Jani melepaskan tangan Daffa yang bertengger di pergelangan tangannya. "Iya, gua bakalan terima konsekuensi asalkan masih logis dalam otak gua. Ini ada apaan dah? Bisa sambil jalan ke ruang tata usaha gak sih? Gua mau siaran tahu!"
Gelengan kepala Daffa membuat Jani semakin bingung. "Enggak usah, gua udah dapat jawaban dari lu. Gua pergi dulu, ya!"
Belum ada setengah hari terlewati, Jani sudah kesal dengan tingkah Daffa yang random. Umpatan dan cacian ia lontarkan di sepanjang perjalanan menuju ruang tata usaha tanpa memperdulikan beberapa siswa atau siswi yang menatapnya aneh.
***
"Lu ikut rapat dadakan nanti, 'kan?" tanya Atika saat Jani kembali dari siaran.

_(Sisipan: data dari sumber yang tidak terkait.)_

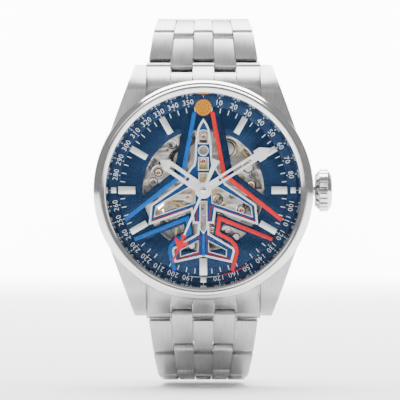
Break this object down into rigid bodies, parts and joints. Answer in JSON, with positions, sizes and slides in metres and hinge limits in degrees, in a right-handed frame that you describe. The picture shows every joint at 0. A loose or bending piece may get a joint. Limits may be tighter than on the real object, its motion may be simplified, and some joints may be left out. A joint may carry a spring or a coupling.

Jani yang baru saja selesai siaran tak tahu mengenai rapat dadakan tampak bingung. Ia belum mengecek ruang obrolan mereka. "Kapan rapatnya?"
"Nanti sore. Lu belum baca group ya?" tanya Atika simpati karena ia tahu Jani termasuk murid sibuk.
"Kok dadakan lagi sih? Itu rapat apa datang bulan? Enggak ada perkiraannya, " sungut Jani kesal sendiri. Sudah terjadi dua kali tentu tak bisa dibiarkan, Daffa harus ditegur agar tak mengadakan rapat secara mendadak lagi.
Mendengar persamaan Jani, Atika terkekeh kecil. "Bisa aja lu. Pulang sekolah ada bimbel, ya?"
Jani mengangguk lesu, pilihannya antara tidak ikut bimbel atau tidak ikut rapat. Hanya dua itu, tanpa bisa ditawar.
"Izin aja sama Daffa bisa kayaknya. Lu selama ini kan rajin, ikut rapat mulu. Masa sekali izin enggak bisa?".
"Gua sih mikirnya memang mau izin enggak ikut rapat. Kemarin gara-gara rapat dadakan gua sampai telat, untungnya pas waktu itu hujan jadi gua bisa ada alasan."
"Kirain pinter otaknya masih polos, ternyata sesat juga ya." Sindiran Atika disambut tawa kecil Jani.
Guru perempuan dengan kisaran umur 4 dasawarsa memasuki kelas Jani. Rambut disanggul rapi ditemani kaca mata dengan lensa persegi panjang menjadi ciri khas dari bu Etno.
"Kalian abis istirahat apa abis nguli sih? Bau banget nih kelas," gerutu bu Etno meletakkan 2 buku paket mata pelajaran Biologi dan satu folder berisi data absensi serta nilai. Ia menatap setiap murid untuk menyaring siapa saja yang bisa tetap tinggal di kelas.
"Siapa yang tidak membawa buku paket dan buku catatan silakan angkat kaki dari ruang kelas sekarang juga!" Titah mutlak bu Etno membuat murid-murid XI IPA 5 berguguran tanpa ada protes.
Terpantau 18 murid masih bertahan dari 32 murid kelas XI IPA 5. Tanpa alasan Jani memiliki firasat buruk, ia tak ingin menerka bahwa bu Etno akan mengadakan ulangan mendadak tapi situasi dan kondisinya sangat khas sekali.
"Saya akan mengadakan ulangan, kalian boleh buka buku catatan dan buku paket kalian, tetapi saya tidak mengizinkan kalian untuk menyontek."
Dugaan gua tepat mulu udah kayak peramal, doa ayah mujarab banget. Hari Jani tambah buruk setelah dibuat bingung Daffa dan soal Biologi dari bu Etno tercinta.